Australia lags behind on biological material transit obligations
Animal in vitro fertilisation (IVF) is commonly associated with research and testing due to similar governing legislation and processes. Australia in particular is heavily invested in sheep embryo collection and transport, ranking as one of the top countries in the world to be involved, according to the International Embryo Technology Society (IETS).
The conditions these biological materials are processed in are strictly governed and the World Organisation for Animal Health insists that companies provide competent facilities for the collection and storage of embryos. Numerous international legislation governs the transportation aspect, which often relies on dry ice and sub-zero temperatures to meet standards.

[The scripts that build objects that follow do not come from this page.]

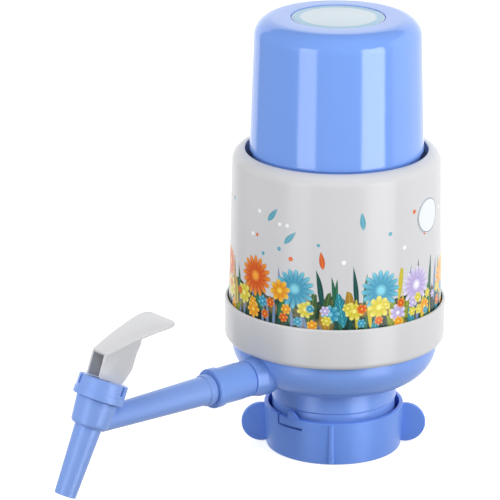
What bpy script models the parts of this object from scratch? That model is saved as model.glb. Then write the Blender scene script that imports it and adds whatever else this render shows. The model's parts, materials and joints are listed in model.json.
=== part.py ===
"""Hand pump for a water jug, modelled piece by piece in metres, +Z up.

The origin is on the neck axis, in the plane of the locking collar's foot.
The spout points along -Y. The press cap slides down inside the housing and
squeezes a bellows, the tap's lever lifts a spring-loaded stem, the spout turns
in its socket and the collar turns on the neck.
"""
import math

import bmesh
import bpy
from mathutils import Matrix, Vector

# Facets, clearances and overruns shared by every piece
LARGE_SIDES = 40
SMALL_SIDES = 24
TUBE_SIDES = 16
ARC_STEPS = 5
MERGE_DISTANCE = 0.00001
SEAT_GAP = 0.0003
CUT_OVERRUN = 0.0020
SHARP_ANGLE = math.radians(35.0)

# Press cap, the piece that the hand pushes
CAP_FOOT_RADIUS = 0.0430
CAP_TAPER = 0.0020
CAP_CORNER_RADIUS = 0.0090
CAP_WALL = 0.0018
CAP_ROOF = 0.0024
CAP_ENGAGED = 0.0230
CAP_FLANGE_THICKNESS = 0.0025
CAP_FLANGE_WIDTH = 0.0055
PRESS_TRAVEL = 0.0520
CAP_SHOWING_WHEN_PRESSED = 0.0145
LABEL_RADIUS = 0.0227
LABEL_RECESS_DEPTH = 0.0010
LABEL_THICKNESS = 0.0005
LABEL_SIDE_GAP = 0.0005

# Housing sleeve round the cap
CAP_RUNNING_GAP = 0.0022
SHOULDER_RADIUS = 0.0060
RIM_FLAT = 0.0003
SLEEVE_HEIGHT = 0.0930
SLEEVE_TAPER = 0.0018
SLEEVE_WALL = 0.0018
GUIDE_WALL = 0.0016
GUIDE_JOINT_ANGLE = 60.0

# Round sticker on the sleeve's side
STICKER_RADIUS = 0.0088
STICKER_THICKNESS = 0.0003
STICKER_AZIMUTH = math.radians(18.0)
STICKER_HEIGHT_SHARE = 0.722

# Lower band that ties the sleeve to the bowl
BAND_WALL = 0.0014
BAND_HEIGHT = 0.0210
BAND_RISE = 0.0030
BAND_FOOT_ROUNDING = 0.0030
BAND_EDGE_RADIUS = 0.0006

# Bowl-shaped base with its neck
BOWL_INSET = 0.0020
BOWL_CURVE_RADIUS = 0.0190
BOWL_RIM_RISE = 0.0072
BOWL_WALL = 0.0022
BOWL_LEDGE_WIDTH = 0.0024
NECK_INSET = 0.0010
NECK_SHOWING = 0.0130
NECK_STEP = 0.0005
NECK_STEP_DROP = 0.0075
NECK_WALL = 0.0024
NECK_ROOF = 0.0025
NECK_BEAD_HEIGHT = 0.0020
NECK_BEAD_RISE = 0.0014
VENT_RADIUS = 0.0020
VENT_CIRCLE_RADIUS = 0.0120
VENT_COUNT = 4
VENT_TURN = math.radians(40.0)

# Locking collar on the neck
COLLAR_HEIGHT = 0.0220
COLLAR_GAP = 0.0017
COLLAR_WALL = 0.0020
COLLAR_TAPER = 0.0010
COLLAR_FLOOR = 0.0022
COLLAR_LIP_HEIGHT = 0.0025
COLLAR_BEVEL = 0.0006
EARS_AZIMUTH = math.radians(50.0)
EAR_RADIUS = 0.0100
EAR_OVERHANG = 0.0014
EAR_THICKNESS = 0.0032
RIB_AZIMUTH = math.radians(-43.0)
RIB_RADIUS = 0.0012
LATCH_START_AZIMUTH = math.radians(-94.0)
LATCH_END_AZIMUTH = math.radians(-68.0)
LATCH_SLIT = 0.0008
LATCH_TONGUE_HEIGHT = 0.0055
LATCH_STEPS = 6
TOOTH_START_AZIMUTH = math.radians(-82.6)
TOOTH_CREST_AZIMUTH = math.radians(-78.5)
TOOTH_END_AZIMUTH = math.radians(-70.9)
TOOTH_RISE = 0.0035

# Spout socket on the bowl
SPOUT_RISE = 0.0116
SOCKET_NECK_RADIUS = 0.0082
SOCKET_BARREL_RADIUS = 0.0092
SOCKET_BARREL_LENGTH = 0.0148
SOCKET_ROOT_RADIUS = 0.0098
SOCKET_ROOT_LENGTH = 0.0030
SOCKET_LENGTH = 0.0297
SOCKET_FLANGE_RADIUS = 0.0097
SOCKET_FLANGE_LENGTH = 0.0050
SOCKET_FLANGE_EDGE = 0.0012
SOCKET_BORE_DEPTH = 0.0240
SOCKET_BOSS_RISE = 0.0016
PLUG_RADIUS = 0.0069
RING_SECTION_RADIUS = 0.0008
RING_PLACE_SHARE = 0.45

# Riser that carries the water from the dip tube to the spout
RISER_RADIUS = 0.0050
RISER_BORE_RADIUS = 0.0035
RISER_BEND_RADIUS = 0.0120
RISER_FOOT_HEIGHT = 0.0080
RISER_BEND_STEPS = 6

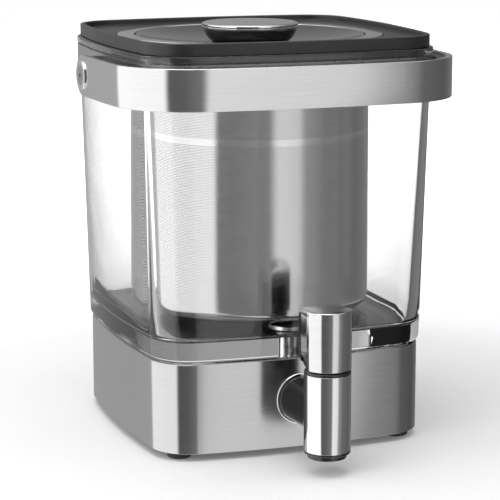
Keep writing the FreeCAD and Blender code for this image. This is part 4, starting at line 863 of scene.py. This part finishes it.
def room_step(first, second, operation="ADD"):
    node = room.node_tree.nodes.new("ShaderNodeMath")
    node.operation = operation
    for socket, entry in zip(node.inputs, (first, second)):
        if isinstance(entry, float):
            socket.default_value = entry
        else:
            room.node_tree.links.new(entry, socket)
    return node.outputs["Value"]


seen = room_step(room_rays.outputs["Is Camera Ray"], room_rays.outputs["Is Glossy Ray"])
seen = room_step(seen, room_rays.outputs["Is Transmission Ray"])
seen = room_step(seen, 1.0, "MINIMUM")
level = room_step(room_step(seen, 0.45, "MULTIPLY"), 0.55)
backdrop = room.node_tree.nodes.new("ShaderNodeBackground")
backdrop.inputs["Color"].default_value = (1, 1, 1, 1)
room.node_tree.links.new(level, backdrop.inputs["Strength"])
out = room.node_tree.nodes.new("ShaderNodeOutputWorld")
room.node_tree.links.new(backdrop.outputs["Background"], out.inputs["Surface"])


def soft_lamp(name, place, size, power, mirrored=True):
    """A square area lamp that faces the middle of the object."""
    lamp = bpy.data.lights.new(name, "AREA")
    lamp.size = size
    lamp.energy = power
    holder = bpy.data.objects.new(name, lamp)
    holder.location = place
    aim = Vector((0, -0.02, 0.13)) - Vector(place)
    holder.rotation_euler = aim.to_track_quat("-Z", "Y").to_euler()
    holder.visible_camera = False
    holder.visible_glossy = mirrored
    bpy.context.collection.objects.link(holder)
    print(name, power, "W at", place)
    return holder


soft_lamp("top_lamp", (-0.3, -0.2, 2.0), 1.6, 22)
soft_lamp("left_lamp", (-1.7, -0.9, 1.1), 1.2, 12, mirrored=False)

# %% [markdown]
# The camera stands where the photographer stood: about twenty degrees to the left of the tap,
# eleven degrees above level, with a long lens that keeps the jar's sides almost parallel.

# %% Camera
lens = bpy.data.cameras.new("camera")
lens.lens, lens.sensor_width = 147.28, 36.0
camera = bpy.data.objects.new("camera", lens)
camera.location = (-0.42277, -1.16586, 0.34659)
camera.rotation_euler = Vector((0.33465, 0.92286, -0.19064)).to_track_quat("-Z", "Y").to_euler()
bpy.context.collection.objects.link(camera)
bpy.context.scene.camera = camera
bpy.context.scene.view_settings.view_transform = "Standard"
print("camera azimuth", round(degrees(atan2(0.33465, 0.92286)), 1), "degrees")
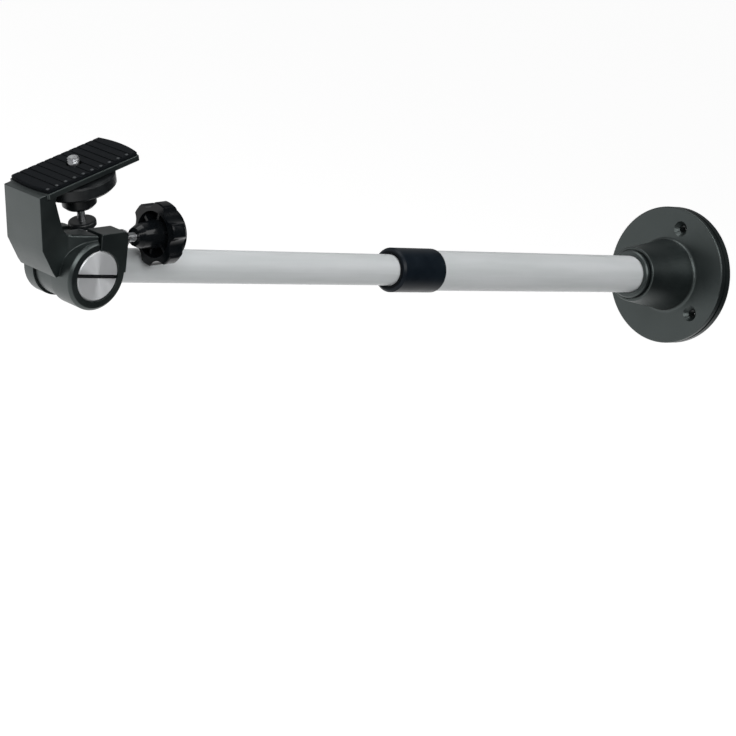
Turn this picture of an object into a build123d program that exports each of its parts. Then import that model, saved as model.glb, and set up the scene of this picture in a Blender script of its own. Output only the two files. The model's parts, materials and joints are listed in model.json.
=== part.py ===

But when it comes to reporting on the transit of these biological materials, Australia fails to provide any data, the IETS reported. Whether this is because practitioners aren't using proper methods or tools, one thing is clear; for the industry to succeed without risk, organisations must have the infrastructure in place.
Reliable logging technology helps avert shipment risks
Many temperature monitors simply aren't built to withstand the sublimation of dry ice at -80°C, making it difficult to assess climate conditions and report the data to international bodies. The testo 184 T4 was purposefully made to combat this lack of instrument design in the market.
Organisations are able to deploy the 184 T4 in the packaging or vehicle being used for transport and automatically log the conditions the biological materials were shipped in. An LED light is positioned on the front to alert personnel should temperatures fall below a pre-determined threshold.
Companies can compile that information to be viewed through a PDF on a PC, or through the smartphone app, and it stores up to 40,000 measurements at once. This allows businesses transporting the materials to ensure they're able to collect viable data, as well as warn them should the tightly controlled climate change during transit.